Jay Rayner 

The Dry Dock, West Midlands

An old-fashioned Desperate Dan-style lunch was just what Jay Rayner wanted... until he saw the dish set before him.
  
  


This week's column is not meant as an insult to the good and tasteful people of the West Midlands and, in particular, the Black Country. It is, however, meant as a direct and very personal insult to the bad and tasteless ones.

Unfortunately, I suspect they are in the majority. My wife's family, whom I place in the first category, live in the area and so I visit about every three months. In theory, therefore, this column should over the years have included a surprisingly large number of reviews from that part of the world.

It hasn't. Why? There's nowhere to bloody go. Really. Nowhere at all. Each time we prepare for a weekend away near Stourbridge, where my dear ma-in-law lives, I sit down with the guidebooks and scan furiously, hoping, with each new study, that somehow, something might have changed since the last time I looked. I scan the net. I beg for recommendations. But nothing.

OK. Almost nothing. For practical reasons, the kind of place I can review has to be able to cope with three generations of a family on a Sunday lunchtime. Hardly controversial, is it? This does mean that I have never been able to write up formally the French Connection in Stourbridge, a good sturdy French bistro which is closed on Sundays. You see how desperate the situation is? I can name the place I haven't yet reviewed.
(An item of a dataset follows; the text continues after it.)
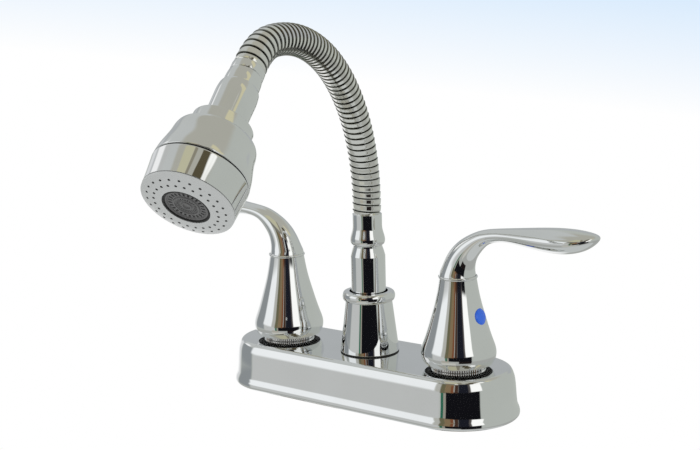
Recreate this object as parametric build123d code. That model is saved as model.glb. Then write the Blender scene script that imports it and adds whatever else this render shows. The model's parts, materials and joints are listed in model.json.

This time, I decided to go back to basics. Scanning through the AA Pub Guide, which should be ashamed of itself for including it, I came across a listing for the Dry Dock in Netherton. It's part of the Little Pub Company, and I recalled a long time ago visiting another one near Kidderminster. Its thing was enormous Desperate Dan steak pies. OK, I thought. Do that. A good solid pub serving good solid pies. What could be better?

I have been to nastier locations but not often. On the plus side, at least there were no burning cars outside. It sits in a wretched little corner of Black Country housing, reached through 100 acres of industrial estate.

The pub itself, with a complete and brightly painted canal barge inside as the bar, is actually rather charming, in a rough-and-ready sort of way. Nothing else was.

I tried to order an apple juice for my two-year-old son, Eddie. They don't hold with apple juice at the Dry Dock; it had to be a glass of lemonade, festering with sugar. I decided to try to get into the local mood by buying a bag of pork scratchings. When in the Black Country, do as... Watching my son, with his lemonade and scratchings before him, I suddenly understood the complexion of the locals. In Netherton, if a local has colour in their cheeks, it's probably because of a tattoo.

Onwards to the food. I ordered the Desperate Dan pie. It turned up as a huge pot of steak and kidney which was, oh joy, lukewarm to cold. Beneath the mess of congealing meat, I found what tasted like yesterday's vegetables. The pastry top, with its comedy pastry horns, had been baked in advance and left to chill. It was cardboard. I could have complained, but that would have meant eating it when they brought it back - and I really didn't want to. A plate of roast pork with Paxo stuffing and Bisto gravy was as disgusting as it sounds. As to two plates of scampi, the freezer bag had clearly been opened with great professionalism. I had never before imagined that £17 for four could be bad value, but it was.

So Rayner eats in shitty pub and has shitty meal. Not exactly headline stuff, is it? The thing is, I was really trying. I wanted to review somewhere good and I couldn't. And why is it like this? Because the local population doesn't want good food. Simple as that. So the next time someone tells you there's a food revolution apace in Britain, tell them to go to the Black Country. And if they find anywhere worth eating perhaps they could let me know. But believe me, I won't be holding my breath.